I wrote recently in my novel Above the Water, "the most dangerous times during a war are at the end. That is when the discipline that has been strictly maintained starts to crumble." The Dutch writer Ian Buruma, who has written several eloquent histories about East Asia, takes a look at the latter half of 1945, when after six years of world war the peoples of the combatant nations began moving around again. In “Year Zero,” which Buruma uses to describe the restart of the world after the long conflict, hunger, sickness, and the burning desire for revenge all drove the desperate peoples of Europe and East Asia to continue committing atrocities, even after the rumble of artillery and air raids had stopped. It's a fascinating look at the moral ambiguities that are shaded grey, which often emerge after the black and white realities of war no longer apply.

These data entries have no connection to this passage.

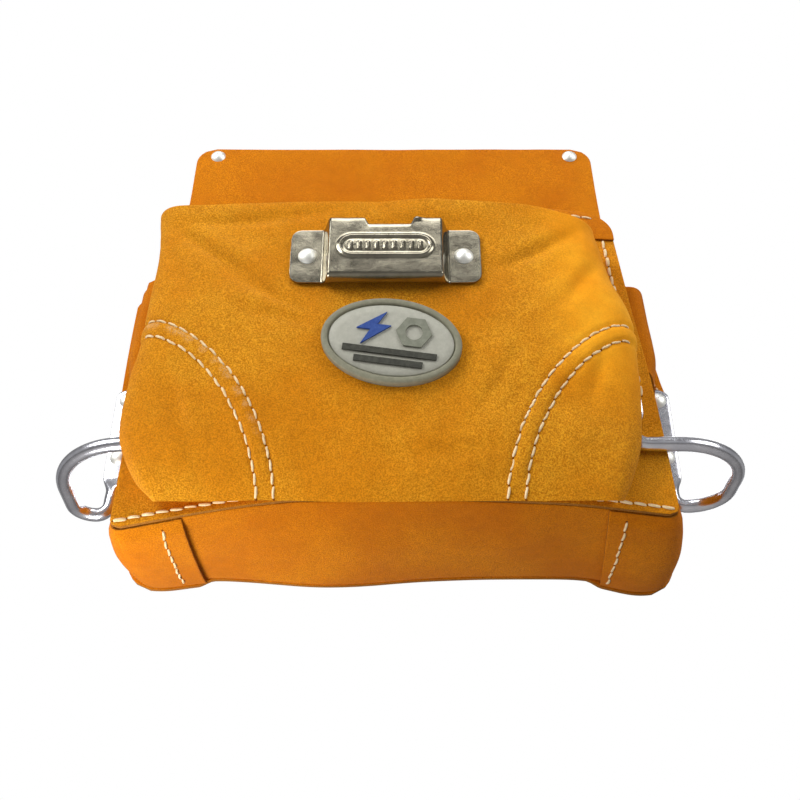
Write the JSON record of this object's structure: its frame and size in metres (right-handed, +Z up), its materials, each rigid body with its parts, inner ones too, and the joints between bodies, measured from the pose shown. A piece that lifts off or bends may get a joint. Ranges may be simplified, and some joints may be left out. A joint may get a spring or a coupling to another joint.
{
  "type": "tool pouch",
  "caption": "Belt-worn suede tool pouch: deep main pocket, boxed front pocket, tool sleeves, pressed tape clip, oval badge and a hammer loop on each side.",
  "frame": {"origin": "centre of the belt tunnel, where the belt that carries the pouch passes", "axes": "+X across the pouch and along the belt, +Y backwards towards the wearer, +Z up; the front pocket faces -Y"},
  "size_m": [0.341, 0.1194, 0.3],
  "materials": {
    "suede": "napped orange-tan split suede, matte, cream topstitching",
    "badge_rubber": "matte moulded grey-olive rubber",
    "icon_blue": "matte moulded blue rubber",
    "icon_grey": "matte moulded grey rubber",
    "icon_dark": "matte moulded dark rubber",
    "clip_steel": "nickel-plated pressed steel, lightly scuffed",
    "loop_steel": "polished nickel-plated steel rod",
    "rivet_steel": "satin nickel-plated rivet heads"
  },
  "bodies": {
    "root": {"back_panel": "suede", "belt_tunnel": "suede", "main_pocket_face": "suede", "main_mouth_band": "suede", "main_gusset_bottom": "suede", "main_gusset_left": "suede", "main_gusset_right": "suede", "side_sleeve_left": "suede", "side_sleeve_right": "suede", "wing_sleeve_left": "suede", "wing_sleeve_right": "suede", "front_pocket_face": "suede", "front_pocket_corner_left": "suede", "front_pocket_corner_right": "suede", "front_pocket_gusset": "suede", "badge_plate": "badge_rubber", "badge_bolt": "icon_blue", "badge_hexagon": "icon_grey", "badge_bars": "icon_dark", "tape_clip": "clip_steel", "hammer_loop_left": "loop_steel", "hammer_loop_right": "loop_steel", "tunnel_rivets": "rivet_steel", "tunnel_washers": "rivet_steel", "tape_clip_rivets": "rivet_steel", "tape_clip_washers": "rivet_steel", "hammer_loop_rivets_left": "rivet_steel", "hammer_loop_rivets_right": "rivet_steel", "hammer_loop_washers_left": "rivet_steel", "hammer_loop_washers_right": "rivet_steel"}
  },
  "joints": []
}
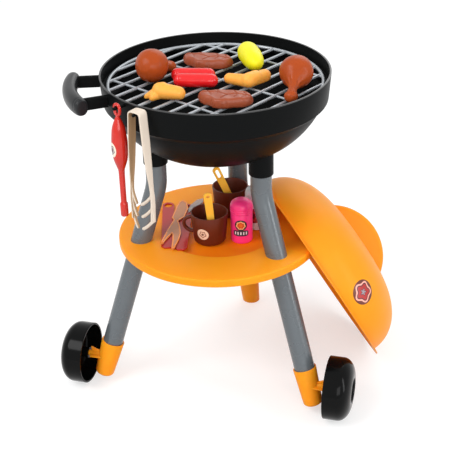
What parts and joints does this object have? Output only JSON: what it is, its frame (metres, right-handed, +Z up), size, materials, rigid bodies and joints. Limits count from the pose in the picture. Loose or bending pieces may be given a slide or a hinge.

Buruma gained an interest in this theme after hearing the stories of his father who was sent from occupied Holland to Berlin to work as a laborer during the war. The elder Buruma barely managed to survive Allied air raids and the Soviet storming of the city in the spring of 1945. The younger Buruma tells the story of soldiers and civilians finally coming home. Some came home to a country under foreign occupation. Others came home to devastated towns with no jobs and no food. Inevitably, vigilante justice emerged in many nations that had been under Nazi or Japanese occupation. French and Dutch citizens shaved and tarred the heads of women that had collaborated, or merely slept, with German soldiers. Citizens of Czechoslovakia meted out ‘justice’ on German civilians that had lived in the Sudetenland for generations, killing thousands of elderly people, women, and children as they were sent back to their ‘homeland’ in Germany. Soviet troops raped their way across Eastern Germany, carrying out Stalin’s dictum: “Two eyes for an eye!” The French soldiers who occupied southwestern Germany were no gentler to the women of that region.
Meanwhile, in Southeast Asia and North Africa, the Allies were busy attempting to reimpose colonialism. French forces in Algeria killed more than 30,000 Algerians while re-taking possession of this colony. The Dutch carried out offensive actions in Indonesia, burning villages and killing off the opposition. Ironically, the smoothest and least violent imposition of a new order took place under the U.S. occupation authorities in Japan. What had been one of the most visceral and fierce theaters of battle, turned on the broadcast of a reedy voice by a leader that had never been heard before by his subjects. A quarter of a million U.S. troops brought democracy, suffrage to women, economic reform, and eventually the ‘miracle’ recovery of Japan.
Year Zero is an excellent read for anyone with an interest in World War II, political transformation, decolonization, or simply the faults of human beings when being forced to confront almost overnight new realities, new systems, and new forms of government.